La réussite suppose également que les entreprises de travaux "soient au rendez-vous". Là encore, le groupe insiste sur l’importance de la visibilité à long terme. Les entreprises devront en effet réaliser d’importants investissements en matériel (la mécanisation restant le "facteur déterminant" de leur productivité alors qu’aujourd’hui moins de 5% des chantiers sont mécanisés, pointe le rapport) et en personnel qualifié qu’il faut encore trouver. Le rapport insiste sur la nécessité de valoriser les métiers liés aux travaux de sylviculture et d’exploitation forestière pour y parvenir. Une valorisation qui semble d’autant plus indispensable à l’heure où ces travailleurs sont de plus en plus souvent pris à partie (voir la déclaration prise lors des assises de la forêt et du bois), et qui appelle sans doute en parallèle un renforcement de la pédagogie, comme l’avaient mis en relief ces mêmes assises (voir notre article du 17 mars 2022).

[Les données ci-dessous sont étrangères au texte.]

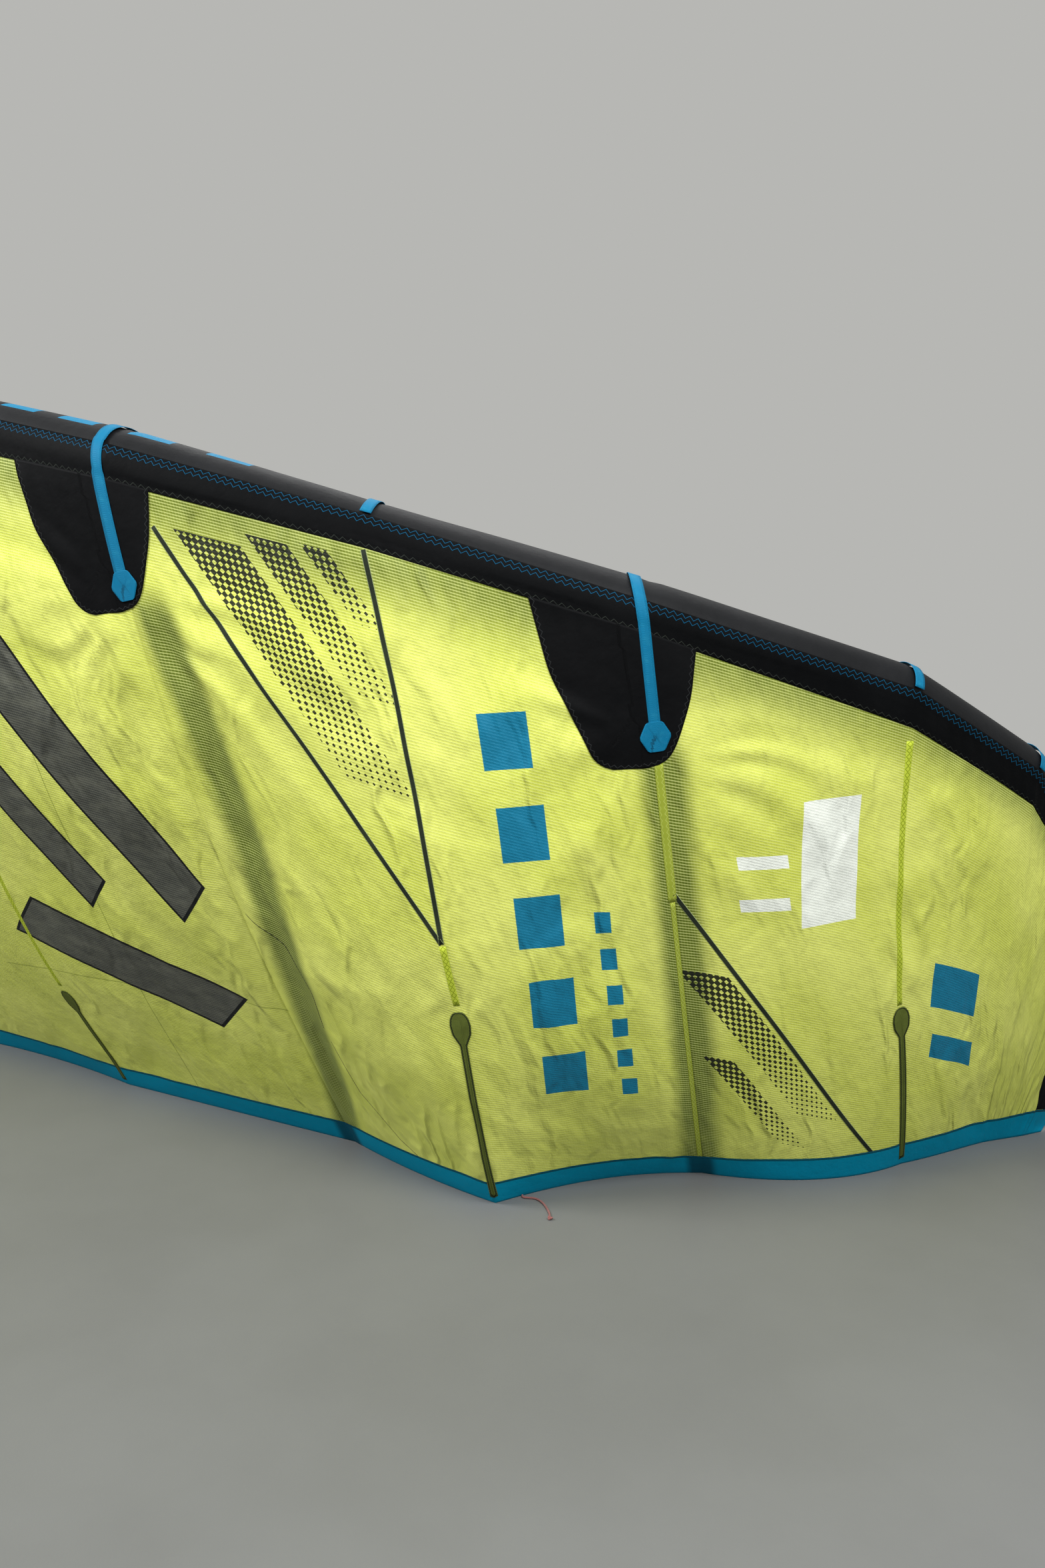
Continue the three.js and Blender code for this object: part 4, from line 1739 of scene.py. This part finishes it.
@dataclass(frozen=True)
class Ribbon:
    """A straight tape sewn on the cloth between two places."""

    name: str
    start: Pair
    end: Pair
    width: float
    layer: Layer
    step: float = 0.012

    def build(self, finish: bpy.types.Material, slot: Slot, rests_on: Iterable[str]) -> bpy.types.Object:
        """Lays the tape."""
        ends = np.array([self.start, self.end], float)
        feet = SKIN.bare(ends[:, 0], ends[:, 1])
        count = max(int(np.linalg.norm(feet[1] - feet[0]) / self.step), 4)
        share = np.linspace(0, 1, count)[:, None]
        line = ends[0] * (1 - share) + ends[1] * share
        x, t = line[:, 0], np.clip(line[:, 1], 0, 0.9995)
        here = SKIN.bare(x, t)
        by_x = (SKIN.bare(x + 0.01, t) - here) / 0.01
        by_t = (SKIN.bare(x, t - 0.002) - here) / -0.002
        ahead = unit(by_x * (ends[1, 0] - ends[0, 0]) + by_t * (ends[1, 1] - ends[0, 1]))
        side = np.cross(SKIN.normal(x, t), ahead)
        xx, xt, tt = (np.sum(a * b, axis=1) for a, b in ((by_x, by_x), (by_x, by_t), (by_t, by_t)))
        sx, st = np.sum(side * by_x, axis=1), np.sum(side * by_t, axis=1)
        det = xx * tt - xt * xt
        turn = np.stack([(sx * tt - st * xt) / det, (st * xx - sx * xt) / det], axis=1)
        across = np.linspace(-0.5, 0.5, 5) * self.width
        grid = line[:, None, :] + turn[:, None, :] * across[None, ::-1, None]
        outer, inner = on_cloth(grid[..., 0], np.clip(grid[..., 1], 0, 0.9995), self.layer)
        walked = distances(here)
        u = np.broadcast_to(walked[:, None], grid.shape[:2])
        v = np.broadcast_to(self.width / 2 - np.abs(across)[None, :], grid.shape[:2])
        piece = closed_sheet(self.name, outer, inner, {CLOTH_MAP: np.stack([u, v], axis=-1)})
        fitted(piece, finish, slot)
        declared(outer, rests_on)
        return piece


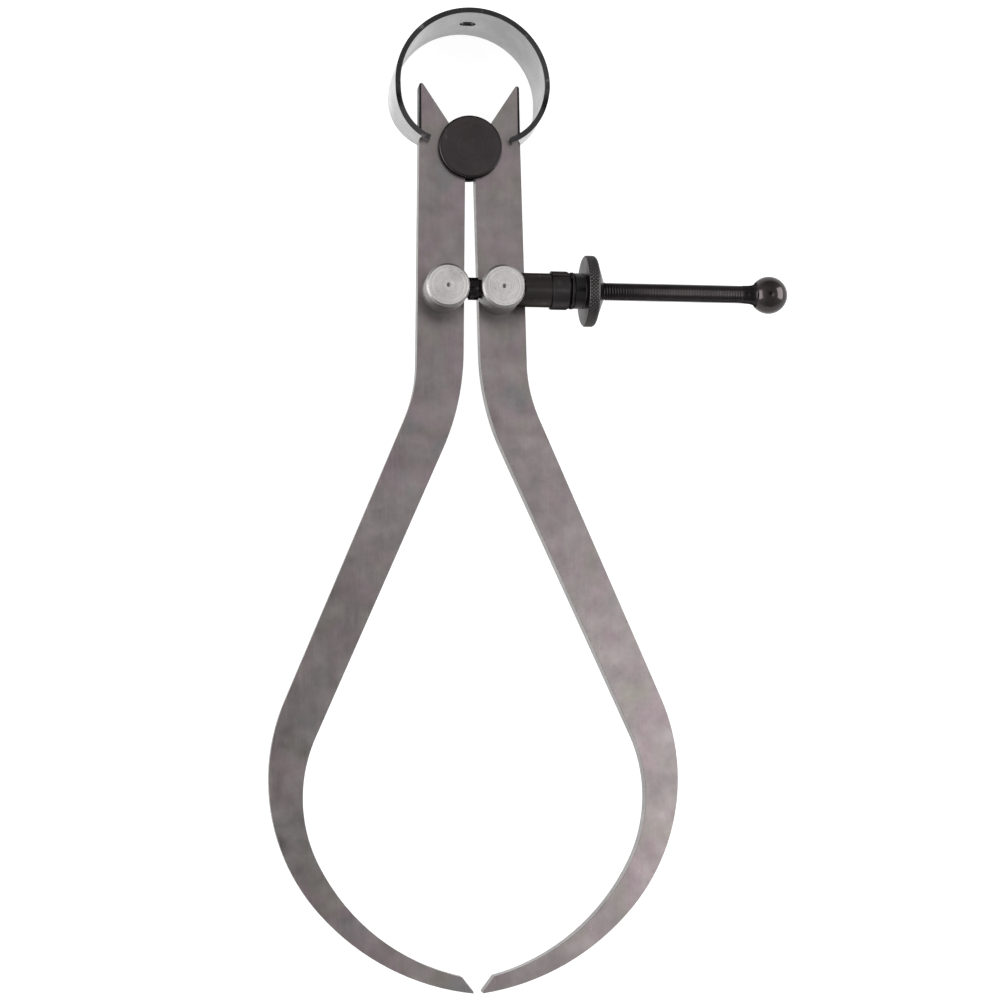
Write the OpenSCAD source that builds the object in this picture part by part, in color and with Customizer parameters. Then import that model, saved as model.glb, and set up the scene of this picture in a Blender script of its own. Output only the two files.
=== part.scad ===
// Outside spring caliper, 150 mm size, lying on its back.
// X runs across the legs, Y from the tips up to the bow, Z from the back to the front.
// The bow's rear edge lies on Z = 0. Sizes are counted from the fulcrum's axis, and the
// finished pieces are then moved so that the origin is under the middle of the caliper.

/* [Legs] */
// Thickness of the flat steel legs
leg_t = 3; // [2:0.5:4]
// Distance from the fulcrum's axis to a leg's outer edge
outer_x = 9.24; // [9.2:0.01:9.6]
// Distance from the fulcrum's axis to a leg's inner edge
inner_x = 0.84; // [0.7:0.01:1]
// Outward lean of the upper leg, in degrees
lean = 1; // [0.5:0.1:1.5]
// Radius of the rounded horn tips
horn_round = 0.4; // [0.4:0.05:0.8]
// Angle of a horn's inner edge from the middle line, in degrees
horn_angle = 33.1; // [33:0.1:36]
// Height of the small flat that ends each tip
tip_land = 0.3; // [0.2:0.1:0.4]

/* [Fulcrum] */
// Diameter of the front disc
disc_d = 11.5; // [10:0.1:12]
// Diameter of the rear flange
flange_d = 10.6; // [10:0.1:12]
// Thickness of the front disc
disc_t = 1.2; // [1:0.1:1.4]
// Thickness of the rear flange
flange_t = 1; // [0.8:0.1:1.2]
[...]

Le groupe met encore en avant le besoin de corriger les situations de déséquilibre forêt-gibier – une "condition impérative" –, de simplifier les procédures, de renforcer la recherche, de mettre en place un dispositif de suivi et d’évaluation ou encore de "territorialiser" ce renouvellement forestier. "Les modalités de mise en œuvre devront être discutées localement auprès des acteurs de terrain". "Des concertations locales seront nécessaires", prévient le rapport.
Un fonds pérenne à venir
Recevant officiellement ce rapport au cours d’un déplacement à Tigy, dans le Loiret, le ministre de l'Agriculture, Marc Fesneau, accompagné de la nouvelle secrétaire d'État à la Biodiversité, Sarah El Haïry, a indiqué que "l’État prendra en charge une partie de cet investissement". Le ministère de l’Agriculture a précisé dans un communiqué qu’un "fonds pérenne" prendra le relais "dès 2024" des mesures contenues dans le plan France 2030 (150 millions d’euros en faveur du renouvellement forestier – voir notre article du 4 novembre), en précisant qu’il "sera discuté lors du prochain projet de loi de finances, avec l’ambition d’une montée en puissance progressive d’ici 2030".